Here's the XAML part from MainPage.xaml

    <Grid>
        <Grid.RowDefinitions>
            <RowDefinition Height="3*" />
            <RowDefinition Height="*" />
            <RowDefinition Height="*" />
        </Grid.RowDefinitions>
        <Grid.ColumnDefinitions>
            <ColumnDefinition Width="*" />
        </Grid.ColumnDefinitions>

        <Border>
            <ScrollView Margin="10">
                <Label
                    Grid.Row="0"
                    x:Name="HistoryLabel"
                    Text="{Binding HistoryText}"
                    FontSize="{OnIdiom Phone=Medium, Tablet=Large}" />
            </ScrollView>
        </Border>
        <Label
            Grid.Row="1"
            x:Name="RecognitionLabel"
            Text="{Binding RecognitionText}"
            FontSize="{OnIdiom Phone=Medium, Tablet=Large}"
            Margin="5"
            Padding="5" />
        <Button
            Grid.Row="2"
            CornerRadius="60"
            WidthRequest="120"
            HeightRequest="120"
            Text="Record"
            FontSize="24"
            FontAttributes="Bold"
            Command="{Binding RecordButtonCommand}" />

    </Grid>

This is the Listen method definition in SpeechToTextImplementation.cs

        public async Task<string> Listen(CultureInfo culture, IProgress<string> recognitionResult, CancellationToken cancellationToken)
        {
            var taskResult = new TaskCompletionSource<string>();

            listener = new SpeechRecognitionListener
            {
                Error = ex => taskResult.TrySetException(new Exception("Failure in speech engine - " + ex)),
                PartialResults = sentence =>
                {
                    recognitionResult?.Report(sentence);
                },
                Results = sentence => taskResult.TrySetResult(sentence)
            };

            speechRecognizer = SpeechRecognizer.CreateSpeechRecognizer(Android.App.Application.Context);

            if (speechRecognizer is null)
                throw new ArgumentException("Speech recognizer is not available.");

            speechRecognizer.SetRecognitionListener(listener);
            speechRecognizer.StartListening(CreateSpeechIntent(culture));

            await using (cancellationToken.Register(() =>
            {
                StopRecording();
                taskResult.TrySetCanceled();
            }))
            {
                return await taskResult.Task;
            }
        }

And finally the CreateSpeechIntent method with the problem intent

        private static Intent CreateSpeechIntent(CultureInfo culture)
        {
            var intent = new Intent(RecognizerIntent.ActionRecognizeSpeech);
            intent.PutExtra(RecognizerIntent.ExtraLanguagePreference, Java.Util.Locale.Default);

            var javaLocale = Java.Util.Locale.ForLanguageTag(culture.Name);
            intent.PutExtra(RecognizerIntent.ExtraLanguage, javaLocale);
            intent.PutExtra(RecognizerIntent.ExtraLanguageModel, RecognizerIntent.LanguageModelFreeForm);
            intent.PutExtra(RecognizerIntent.ExtraCallingPackage, Android.App.Application.Context.PackageName);

//-->Problem//intent.PutExtra(RecognizerIntent.ExtraSpeechInputCompleteSilenceLengthMillis, 10000);

            //intent.PutExtra(RecognizerIntent.ExtraBiasingStrings, ...) // SCA Use ATC strings!!
            //intent.PutExtra(RecognizerIntent.ExtraMaxResults, 1);
            //intent.PutExtra(RecognizerIntent.ExtraSpeechInputPossiblyCompleteSilenceLengthMillis, 1500);
            //intent.PutExtra(RecognizerIntent.ExtraSpeechInputMinimumLengthMillis, 15000); // SCA Are you done talking? Yes or no. Set right ere.

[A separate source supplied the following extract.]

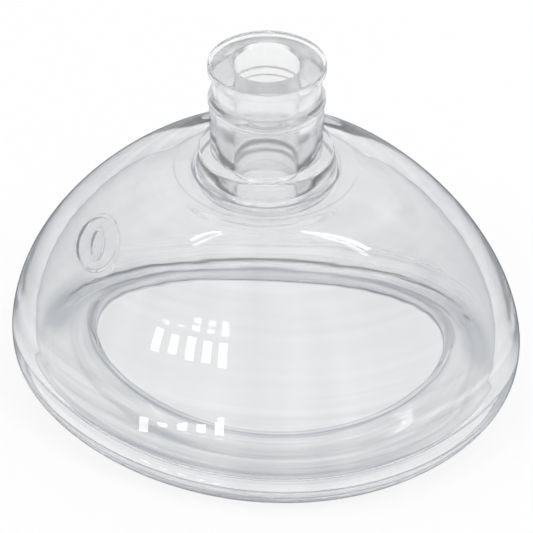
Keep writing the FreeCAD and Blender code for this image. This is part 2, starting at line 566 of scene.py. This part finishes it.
silicone = bpy.data.materials.new("clear silicone")
silicone.use_nodes = True
nodes = silicone.node_tree.nodes
skin = nodes["Principled BSDF"]
skin.inputs["Transmission Weight"].default_value = 1 - milk
skin.inputs["IOR"].default_value = light_bending
skin.inputs["Coat Weight"].default_value = 1
skin.inputs["Coat IOR"].default_value = 1
flow_place = nodes.new("ShaderNodeAttribute")
flow_place.attribute_name = "flow"
flow_parts = nodes.new("ShaderNodeSeparateXYZ")
feed(flow_parts, Vector=flow_place.outputs["Vector"])
length_along, flow_along, flow_across = flow_parts.outputs


def set_stops(ramp, stops):
    """Gives a colour ramp its stops, of which the first and the last stand at its ends."""
    elements = ramp.color_ramp.elements
    elements[0].color = (*stops[0][1], 1)
    elements[1].color = (*stops[-1][1], 1)
    for position, colour in stops[1:-1]:
        elements.new(position).color = (*colour, 1)


finish_ramp = nodes.new("ShaderNodeValToRGB")
feed(finish_ramp, Fac=calc("DIVIDE", length_along, wall_length))
set_stops(finish_ramp, [(length / wall_length, values) for length, values in finishes])
finish = nodes.new("ShaderNodeSeparateColor")
feed(finish, Color=finish_ramp.outputs["Color"])
greyness, streakiness, roughness = finish.outputs

# Noise drawn out along the flow: streaks round the mask, finer ones, the same more softly for the
# bump, and streaks down the wall.
round_stretch = (350, 10, 10)
fine_stretch = (1100, 12, 12)
down_stretch = (14, 100, 100)
noise_middle = 0.5


def streaks(stretch, detail):
    stretched = nodes.new("ShaderNodeMapping")
    feed(stretched, Vector=flow_place.outputs["Vector"], Scale=stretch)
    noise = nodes.new("ShaderNodeTexNoise")
    feed(noise, Vector=stretched.outputs["Vector"], Scale=1, Detail=detail)
    return noise.outputs["Fac"]


broad = streaks(round_stretch, 3)
fine = streaks(fine_stretch, 3)
gentle = streaks(round_stretch, 1)
down = streaks(down_stretch, 2)


def draw_shade_lines(rows):
    """Sum of the painted shade of some lines, drawn with the group."""
    drawn = 0.0
    for place, reach, grey in rows:
        line = nodes.new("ShaderNodeGroup")
        line.node_tree = shade_line_group
        feed(line, Length_along=length_along, Place=place, Reach=reach, Grey=grey)
        drawn = calc("ADD", drawn, line.outputs["Mask"])
    return drawn


# Painted shade in lines round the mask and in broad bands across the lip's front.
shade_lines = draw_shade_lines(painted_shade_lines)
shade_bands = draw_shade_lines(painted_shade_bands)

# Greys that change round the mask: lines and streaks are fainter at the back, where two crescents of
# painted shade darken the fold at the ends.
back_from = -0.01
back_to = 0.002
kept_at_back = 0.25
crescent_reach = 0.006
crescent_sink = 0.002
crescent_shade = 1.2
crescent_sharpness = 4
down_strength = 0.4
back_share = mapped("SMOOTHSTEP", Value=flow_across, From_Min=back_from, From_Max=back_to)
front_share = calc("SUBTRACT", 1, back_share)
more_in_front = total(product(front_share, 1 - kept_at_back), kept_at_back)
streak_share = product(streakiness, more_in_front)
end_share = calc("POWER", calc("DIVIDE", flow_along, rim_length / 2), crescent_sharpness)
crescent_gap = calc("ABSOLUTE", calc("SUBTRACT", length_along, fold_place - crescent_sink))
shade_crescents = mapped("SMOOTHSTEP", Value=crescent_gap, From_Max=crescent_reach, To_Min=crescent_shade,
                   To_Max=0)

# Wall that is seen edge on: a thin grey line in the rubber and a darker shade in the coat, which is
# weaker on the tube. Both are painted shade, in part for the longer path that light takes through the
# rubber there.
edge_shade = (0.85, 0.86, 0.875, 1)
no_shade = (1, 1, 1, 1)
edge_shade_grey = 0.6
edge_grey_sharpness = 9
edge_shade_sharpness = 4
tube_edge_share = 0.3
tube_fade = 0.003
facing = nodes.new("ShaderNodeLayerWeight").outputs["Facing"]
edge_shade_line = product(calc("POWER", facing, edge_grey_sharpness), edge_shade_grey)
edge_share = calc("POWER", facing, edge_shade_sharpness)
for tube_end, dome_end in ((dome_start, dome_start + tube_fade), (root_start, root_start - tube_fade)):
    less_on_tube = mapped("LINEAR", Value=length_along, From_Min=tube_end, From_Max=dome_end,
                          To_Min=tube_edge_share)
    edge_share = product(edge_share, less_on_tube)

# The tint's grey: the rubber's own grey and flow streaks, plus painted shade at the edges, in the
# crescents, lines and bands.
cloudiness = total(greyness, edge_shade_line, product(shade_crescents, product(end_share, back_share)),
                   product(shade_lines, more_in_front), product(shade_bands, front_share),
                   product(calc("SUBTRACT", broad, noise_middle), streak_share),
                   product(calc("SUBTRACT", fine, noise_middle), streak_share),
                   product(calc("SUBTRACT", down, noise_middle), down_strength))
tint = nodes.new("ShaderNodeMix")
tint.data_type = "RGBA"
feed(tint, A=clear_tint, B=cloudy_tint, Factor=cloudiness)
edge_tint = nodes.new("ShaderNodeMix")
edge_tint.data_type = "RGBA"
feed(edge_tint, A=no_shade, B=edge_shade, Factor=edge_share)
crease_depth = 0.6
bump_strength = 0.3
bump_depth = 0.0001
bump = nodes.new("ShaderNodeBump")
feed(bump, Strength=bump_strength, Distance=bump_depth,
     Height=calc("SUBTRACT", gentle, product(shade_lines, crease_depth)))
feed(skin, Base_Color=tint.outputs["Result"], Roughness=roughness, Coat_Tint=edge_tint.outputs["Result"],
     Normal=bump.outputs["Normal"])

mask = bpy.data.objects.new("clear_mask", section)
bpy.context.scene.collection.objects.link(mask)
sweeper = mask.modifiers.new("sweep", "NODES")
sweeper.node_group = sweep
values = {name: value for name, kind, value in sweep_inputs}
values["Material"] = silicone
for socket in sweep.interface.items_tree:
    if socket.in_out == "INPUT" and values[socket.name] is not None:
        sweeper[socket.identifier] = values[socket.name]
graph = bpy.context.evaluated_depsgraph_get()
moulded = bpy.data.meshes.new_from_object(mask.evaluated_get(graph), depsgraph=graph)
mask.modifiers.clear()
mask.data = moulded
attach(mask, "root")
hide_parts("mask")


# Table, a plain white sheet that the mask stands on. The camera and the clear wall see it glow white, and
# a share of it stays matt and keeps a soft shadow.
table_reach = 3.0
table_gap = 0.00005
paper_white = (0.93, 0.93, 0.935, 1)
glow_white = (0.99, 0.99, 0.99, 1)
glow_share = 0.85
table_sheet = bpy.data.meshes.new("table")
corners = [(-table_reach, -table_reach), (table_reach, -table_reach), (table_reach, table_reach),
           (-table_reach, table_reach)]
table_sheet.from_pydata([(x, y, -table_gap) for x, y in corners], [], [(0, 1, 2, 3)])
table = bpy.data.objects.new("table", table_sheet)
bpy.context.scene.collection.objects.link(table)
paper = bpy.data.materials.new("white table")
paper.use_nodes = True
nodes = paper.node_tree.nodes
nodes.remove(nodes["Principled BSDF"])
matt = nodes.new("ShaderNodeBsdfDiffuse")
feed(matt, Color=paper_white)
glow = nodes.new("ShaderNodeEmission")
feed(glow, Color=glow_white)
rays = nodes.new("ShaderNodeLightPath").outputs
seen = calc("MAXIMUM", calc("MAXIMUM", rays["Is Camera Ray"], rays["Is Glossy Ray"]),
            rays["Is Transmission Ray"])
mix = nodes.new("ShaderNodeMixShader")
feed(mix, Fac=product(seen, glow_share))
join(matt.outputs[0], mix.inputs[1])
join(glow.outputs[0], mix.inputs[2])
join(mix.outputs[0], nodes["Material Output"].inputs["Surface"])
table_sheet.materials.append(paper)


# Studio light: a sky of light and darker bands above the horizon, which draws the grey lines in the clear
# wall while the camera itself sees plain white. Two tall soft boxes and a row of five low window panes
# give the highlights.
plain_white = (0.97, 0.97, 0.97, 1)
sky_bands = [
    (0.0, (0.97, 0.97, 0.97)),
    (0.47, (0.97, 0.97, 0.97)),
    (0.52, (0.8, 0.81, 0.825)),
    (0.57, (1.05, 1.05, 1.05)),
    (0.62, (0.68, 0.69, 0.71)),
    (0.67, (0.8, 0.81, 0.825)),
    (0.7, (1.2, 1.2, 1.2)),
    (0.75, (0.75, 0.76, 0.78)),
    (0.82, (1.1, 1.1, 1.1)),
    (0.88, (0.85, 0.86, 0.875)),
    (0.94, (1.05, 1.05, 1.05)),
    (1.0, (0.95, 0.955, 0.965)),
]
world = bpy.data.worlds.new("studio")
bpy.context.scene.world = world
world.use_nodes = True
nodes = world.node_tree.nodes
sky_way = nodes.new("ShaderNodeSeparateXYZ")
feed(sky_way, Vector=nodes.new("ShaderNodeTexCoord").outputs["Generated"])
bands_ramp = nodes.new("ShaderNodeValToRGB")
feed(bands_ramp, Fac=mapped("LINEAR", Value=sky_way.outputs["Z"], From_Min=-1))
set_stops(bands_ramp, sky_bands)
plain = nodes.new("ShaderNodeMix")
plain.data_type = "RGBA"
feed(plain, A=bands_ramp.outputs["Color"], B=plain_white,
     Factor=nodes.new("ShaderNodeLightPath").outputs["Is Camera Ray"])
feed(nodes["Background"], Color=plain.outputs["Result"])

# Each soft box has a place, a width, a height and a power. The panes get theirs from their height.
soft_boxes = [((-0.233, -0.217, 0.348), 0.02, 0.216, 0.19), ((0.252, -0.092, 0.392), 0.03, 0.284, 0.36)]
pane_heights = (0.009, 0.006, 0.008, 0.005, 0.01)
pane_width = 0.009
pane_start = np.array((-0.049, -0.188, 0.0065))
pane_step = np.array((-0.0144, 0.0108, 0))
pane_power = 0.35
soft_boxes += [(pane_start + pane_step * i, pane_width, tall, pane_power * tall)
               for i, tall in enumerate(pane_heights)]
mask_middle = Vector((0, 0, 0.02))
for place, width, tall, power in soft_boxes:
    lamp = bpy.data.lights.new("soft box", "AREA")
    lamp.shape = "RECTANGLE"
    lamp.size = width
    lamp.size_y = tall
    lamp.energy = power
    box = bpy.data.objects.new("soft box", lamp)
    bpy.context.scene.collection.objects.link(box)
    towards = (mask_middle - Vector(place)).to_track_quat("-Z", "Y")
    box.matrix_world = Matrix.Translation(Vector(place)) @ towards.to_matrix().to_4x4()
    box.visible_camera = False


# Camera, at the photograph's height and side, close enough for its perspective. It looks at the middle of
# the mask, and a small shift brings that to its place in the frame.
camera_elevation = math.radians(37.56)
camera_azimuth = math.radians(6.77)
camera_roll = math.radians(0.48)
camera_distance = 0.3516
sensor_width = 36.0
pixels_per_metre = 6823
frame_pixels = 533
axis_pixels = (265.412, 266.094)
nearest_seen = 0.01
away = Vector((math.sin(camera_azimuth) * math.cos(camera_elevation),
               -math.cos(camera_azimuth) * math.cos(camera_elevation), math.sin(camera_elevation)))
level = Vector((math.cos(camera_azimuth), math.sin(camera_azimuth), 0))
upright = away.cross(level)
right = level * math.cos(camera_roll) + upright * math.sin(camera_roll)
over = upright * math.cos(camera_roll) - level * math.sin(camera_roll)
lens = bpy.data.cameras.new("camera")
lens.sensor_width = sensor_width
lens.lens = pixels_per_metre * camera_distance / frame_pixels * sensor_width
lens.shift_x = (frame_pixels / 2 - axis_pixels[0]) / frame_pixels
lens.shift_y = (axis_pixels[1] - frame_pixels / 2) / frame_pixels
lens.clip_start = nearest_seen
camera = bpy.data.objects.new("camera", lens)
bpy.context.scene.collection.objects.link(camera)
turned_to = Matrix((right, over, away)).transposed().to_4x4()
camera.matrix_world = Matrix.Translation(mask_middle + away * camera_distance) @ turned_to
bpy.context.scene.camera = camera
bpy.context.scene.view_settings.view_transform = "Standard"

            intent.PutExtra(RecognizerIntent.ExtraPartialResults, true);

            return intent;
        }
  • Commenting out intent.PutExtra(RecognizerIntent.ExtraSpeechInputCompleteSilenceLengthMillis, 10000); fixes the problem. Unfortunately, I need to leave the mic open for 10 seconds.
  • I used different values for ExtraSpeechInputCompleteSilenceLengthMillis, but any value I use causes the problem. This is for debugging only, since I need the full 10 secs.
  • I tried to access RecognitionText from SpeecToTextImplementation.cs, but no matter what I tried the UI would not update with the value sent. SpeecToTextImplementation.cs is in the Android folder.

Solution

  • This problem was easily resolved by simply using the MAUI Community Toolkit. The MCT has all the needed methods to handle speech processing. There is no longer a need to do it manually. Just use the toolkit's RecognitionResultUpdated and RecognitionResultCompleted to get the partial and final result.